Wie heikel die Balance zwischen Machtinteressen, Menschenrechten und dem Kampf gegen Korruption für die USA ist, zeigt das Beispiel Teodoro Obiang. Der 80-jährige, jüngst wiedergewählte Präsident Äquatorialguineas hat sich in seiner 43-jährigen Amtszeit – der längsten in Afrika – einen Ruf als Diktator und Kleptokrat erworben. Menschenrechtsorganisationen protestieren lautstark gegen seine Einladung nach Washington. Doch die Biden-Regierung versucht Obiang mit einer Charmeoffensive und pekuniären Anreizen davon abzuhalten, dass er China einen Hafen als Marinebasis am Atlantik zur Verfügung stellt. Es wäre der zweite chinesische Militärstützpunkt in Afrika nach Dschibuti.
Obwohl der Gipfel in Washington explizit nicht im Zeichen der Konkurrenz mit China stehen soll, schwingt die geopolitische Rivalität der USA zu Peking und Moskau stets mit. Russland hat Afrika als militärische Einflusssphäre mit seiner Wagner-Söldnertruppe und als Waffenhändler wiederentdeckt. Und China investiert im Zuge seiner Neuen Seidenstraße im großen Stil in die afrikanische Infrastruktur. Das Handelsvolumen zwischen China und Afrika belief sich im Vorjahr auf 261 Milliarden Dollar – mehr als das Vierfache des US-Volumens.
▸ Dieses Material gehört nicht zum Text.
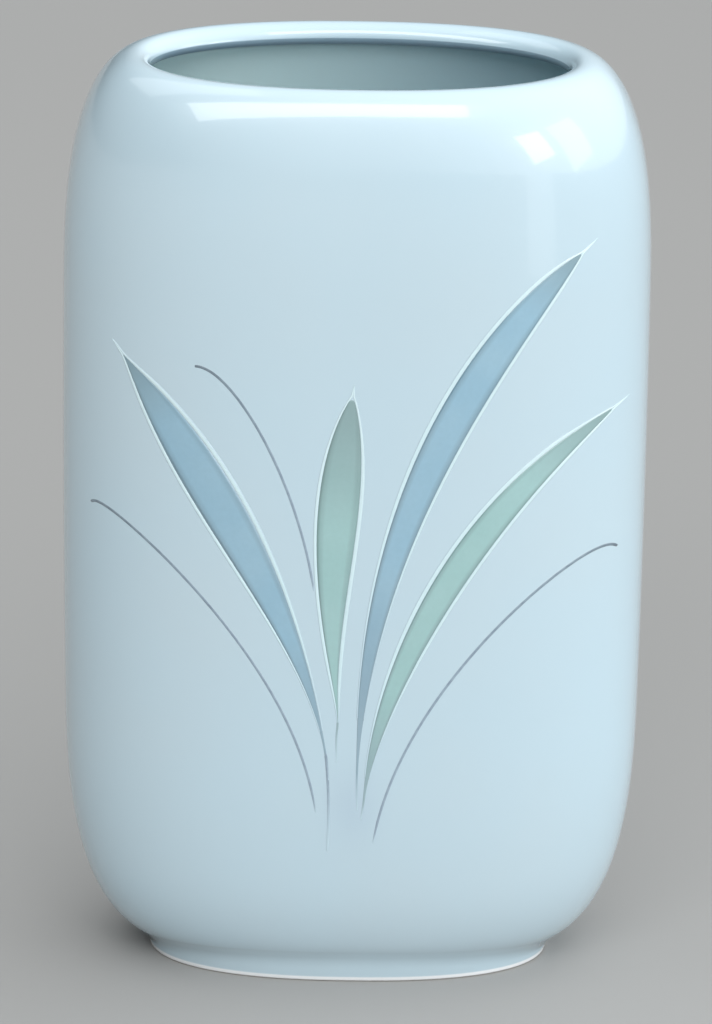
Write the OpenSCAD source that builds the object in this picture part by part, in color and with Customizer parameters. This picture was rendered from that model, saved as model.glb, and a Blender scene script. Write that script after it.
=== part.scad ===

Menschenrechte spielen für die AfrikaPolitik Chinas und Russlands keine Rolle. Umgekehrt wiederum werfen viele Afrikaner der USA im Ukraine-Krieg – „einem Problem des Westens“– Doppelmoral vor. Wer kümmert sich, so der Tenor, um Afrikas Kriege? Bei der Vermittlung für eine Waffenruhe in Äthiopien wirkten die USA indessen hinter den Kulissen mit.